Secondly, when Spain do take wing, it is incredible. Infuckingcredible. I'm willing to sit through (almost?) any amount of eleven-man, full-size-pitch rondo because I know that if I wait long enough, something mad will happen that you'd think you'd have seen coming given that you've seen it so often before, but somehow never do. And besides, even if it doesn't happen, there's always Andrés Iniesta and David Sliva to watch. That's some consolation prize.

But then, I love that kind of football. Not everybody does, nor is it compulsory for them to do so, nor does a failure (probably not the right word) to do so indicate some lower status of football love. As if that's the point, anyway: fans aren't, or shouldn't be, in competition with one another. I would find it strange if anyone with a feel for the game doesn't at least appreciate the greatness of what Spain do, but if you don't love it, you don't love it, and that's fine. Those of us who do love it should do those who don't the courtesy of not presuming them to be deficient.

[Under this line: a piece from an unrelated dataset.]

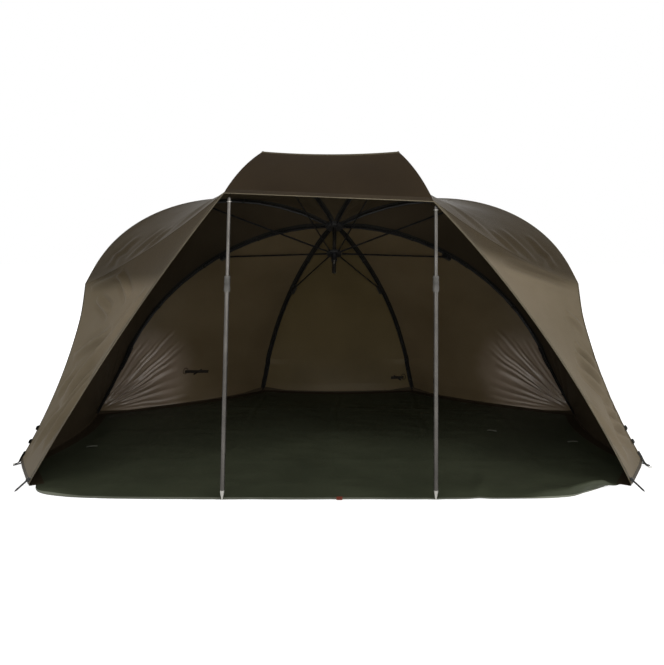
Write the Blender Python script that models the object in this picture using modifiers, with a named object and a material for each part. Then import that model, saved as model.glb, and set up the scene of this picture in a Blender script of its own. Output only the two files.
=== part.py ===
"""A shelter-style fishing umbrella: an oval canopy on eight ribs that fold about a tilted hub,
two telescopic storm poles under the visor, and a groundsheet.

Metres, +Z up, the open front towards -Y. The origin is on the ground, in the middle of the
footprint. Ribs are placed in the hub's own frame: an azimuth about the pole, counted from the
back, a reach out from the pole and a drop along it.
"""

import math

import bmesh
import bpy
from mathutils import Matrix, Vector

# Footprint on the ground, behind the plane of the storm poles
FLOOR_DEPTH = 1.780
HALF_WIDTH = 1.410
FRONT_CORNER_X = 0.895 * HALF_WIDTH
FRONT_CORNER_BACK = 0.135
FRONT_FOOT_BACK = 0.394
SIDE_FOOT_X = 0.9695 * HALF_WIDTH
SIDE_FOOT_BACK = 1.200
BACK_FOOT_X = 0.3468 * HALF_WIDTH
BACK_FOOT_BACK = 1.765
HEM_HEIGHT = 0.012
HEM_DRAW_IN = 0.035

# Hub, pole and runner
HUB_HEIGHT = 1.090
HUB_BACK = 0.950
POLE_TILT = math.radians(26.0)
PIVOT_RADIUS = 0.042
CROWN_RADIUS = 0.048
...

But so too should those who don't get it do everyone else the courtesy of not parading their boredom as if they've uncovered a conspiracy. It may be frustrating to hear people bang on how great Spain are and how if you don't like them, you don't like football, and similar guff. That doesn't mean you have to take them at face value. Which is often the problem with debates like these. We're really talking about matters of the heart, but discussing them as if they were completely rational. So when someone strikes a blow against what we feel on such matters, we're apt to take it personally. God knows that's true when it come to football. In the glossary of the first FreeDarko book, soccer is described as "a sport [...] whose cult of style puts the NBA's to shame". That seems about right. As I say in the piece, if something bores you, then to you, it's boring. If it doesn't, then it's not. "Everyone thinks they have the prettiest wife at home," Arsène Wenger once said. Arguing over whose is the prettiest might be even fun, for a while.